Eataly, the Italian food megapolis owned partially by Mario Batali and his partners, Joe and Lidia Bastianich, has already laid conquest to America with outlets in New York, Chicago, and maybe Los Angeles. But in an interview with AdWeek for their food issue, Joe Bastianich casually mentioned that the global superstore was thinking about entering an emerging market: China.
Specifically, he wants to target Shanghai. “It’s 25 million people who hopefully want to eat some pizza and pasta and drink Italian wine,” he told the magazine.

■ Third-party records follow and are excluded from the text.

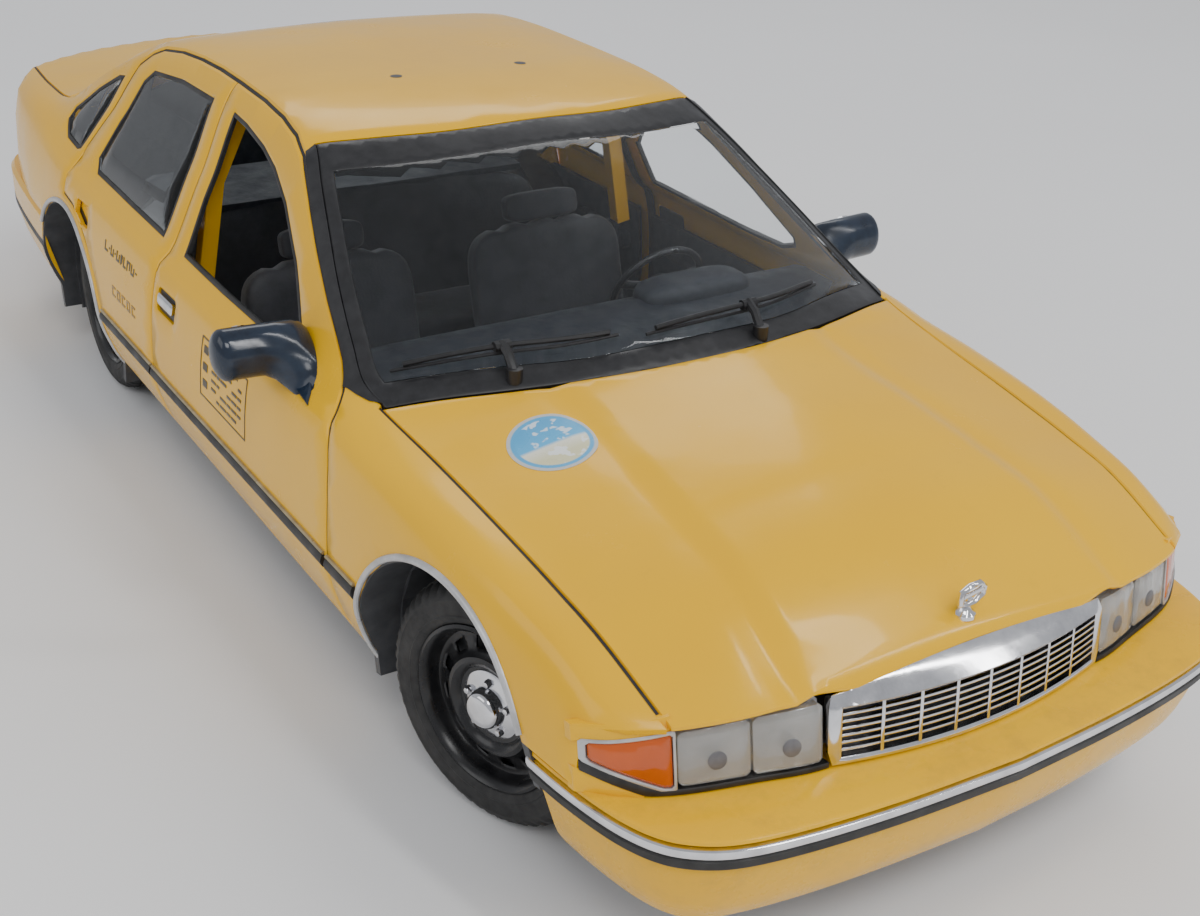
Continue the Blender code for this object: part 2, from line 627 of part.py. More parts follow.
def plan_out(table, t):
    """Outward normal of a bumper plan line."""
    d = plan(table, min(t + 0.05, 8)) - plan(table, max(t - 0.05, 0))
    d = d / np.linalg.norm(d)
    n = np.array([d[1], -d[0]])
    if np.dot(n, plan(table, t)) < 0:
        n = -n
    if t > 7.97:
        n = np.array([0.0, np.sign(plan(table, t)[1])])
    return n


def bumper(name, table_a, table_b, section, arch, look):
    """Section of (line, offset, z) points swept from the wheel arch round to the other arch."""
    steps = 12 if GRID > 8 else 64
    rings = []
    for k in range(-steps, steps + 1):
        share = abs(k) / steps
        ring = []
        for line, offset, z in section:
            table = table_a if line == "a" else table_b
            reach = sqrt(max(arch[2] ** 2 - (z - arch[1]) ** 2, 0))
            y_end = arch[0] + reach * (-1 if table[0][2] < 0 else 1)
            lo, hi = 0.0, 4.0
            for _ in range(30):
                mid = (lo + hi) / 2
                if abs(plan(table, mid)[1]) < abs(y_end) + 0.15:
                    lo = mid
                else:
                    hi = mid
            t = 8 - (8 - lo) * share ** 0.85
            p = plan(table, t) + plan_out(table, t) * offset
            ring.append((p[0] * (1 if k > 0 else -1) if k else 0.0, p[1], z))
        rings.append(ring)
    verts, faces = grid_solid(rings)
    return finish(name, verts, faces, look, angle=40)


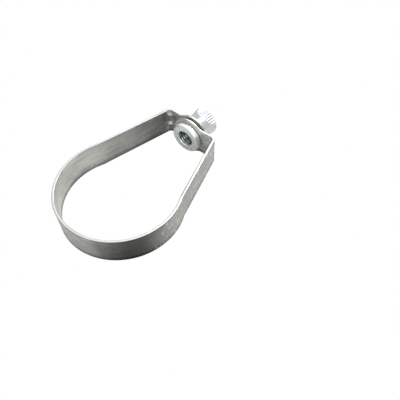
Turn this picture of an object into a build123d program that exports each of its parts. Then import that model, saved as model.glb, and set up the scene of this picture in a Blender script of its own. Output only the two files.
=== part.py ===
"""Swivel ring hanger for a 2 in pipe on a 3/8 in threaded rod.

A strip of galvanised steel is bent into a pear-shaped ring. Its two ends widen
into eyes that overlap at the top, and a turned, flanged nut passes through both
and carries the rod. The ring hangs on the nut's flange and swivels about it.

Frame: millimetres, origin at the centre of the pipe, +Y along the pipe and
+Z up the rod, so the ring's plane is XZ.
"""
from build123d import *

import os
from math import atan2, cos, radians, sin, sqrt

# Pipe and strip
pipe_diameter = 60.3
pipe_clearance = 0.85
strip_thickness = 1.5
strip_width = 16.0
edge_break = 0.3

# Bends of the ring, with radii on the middle of the strip
leg_start_angle = 26.0
kink_radius = 5.0
corner_radius = 3.0
plate_rise = 23.0
layer_gap = 1.5

# Flat pierced eyes at the strip's ends
eye_rim = 2.0
eye_neck_radius = 4.0
neck_flat = 5.8

# A pair of stiffening ribs pressed across each corner bend, nearer to the strip's -Y edge
rib_spacing = 6.7
rib_pair_offset = -2.4
rib_reach = 3.6
rib_radius = 1.6
rib_wall = 1.1

# Swivel nut
rod_bore_radius = 4.0
bore_mouth_radius = 5.0
nut_height = 19.0
flange_radius = 8.7
flange_thickness = 3.2
flange_face_chamfer = 0.8
flange_back_chamfer = 0.4
neck_radius = 7.0
swivel_clearance = 0.08
flange_clearance = 0.15
flare_clearance = 0.3
flare_radius = 7.9
flare_end_chamfer = 0.7
knurl_count = 30
knurl_depth = 0.5

half_thickness = strip_thickness / 2
half_width = strip_width / 2
loop_radius = pipe_diameter / 2 + pipe_clearance + half_thickness
layer_pitch = strip_thickness + layer_gap
inner_plate_height = loop_radius + plate_rise
outer_plate_height = inner_plate_height + layer_pitch

# The neck of an eye runs out to the strip's full width before the plate and the corner bend
eye_radius = flange_radius + eye_rim
neck_end = sqrt((eye_radius + eye_neck_radius)**2 - (half_width + eye_neck_radius)**2)
plate_end = neck_end + neck_flat / 2
corner_half_span = neck_end + neck_flat + corner_radius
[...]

It wouldn’t be Eataly’s first foray into Asia (the chain has four locations in Japan), but it would be the first into China, an emerging economic superpower whose wealthy citizens adore the luxuries of fine wine and cured hams. (BRIC nations, whatup!) We’re surprised Bastianich doesn’t want to hit up Hong Kong, notorious for their (surprisingly strong) Italian restaurant scene, but we understand the benefits of Shanghai — like, for instance, the fact that it’s the economic capital of China, with an extremely strong service sector and, most importantly, a growing middle class inclined to think that imported Italian imports are the height of sophistication (which, really, they are).
Also, Hong Kong real estate is best described as “overly expensive and frighteningly cramped” — a bane for Eataly, notorious for its sprawling and endless aisles of everything ever conceived in the mind of an Italian nonna.
Were you aware that contrary to popular belief, pasta was not brought to Italy from China via Marco Polo? Does this make Joe Bastianich a reverse Marco Polo? Why does “reverse Marco Polo” sound like a weird sex position?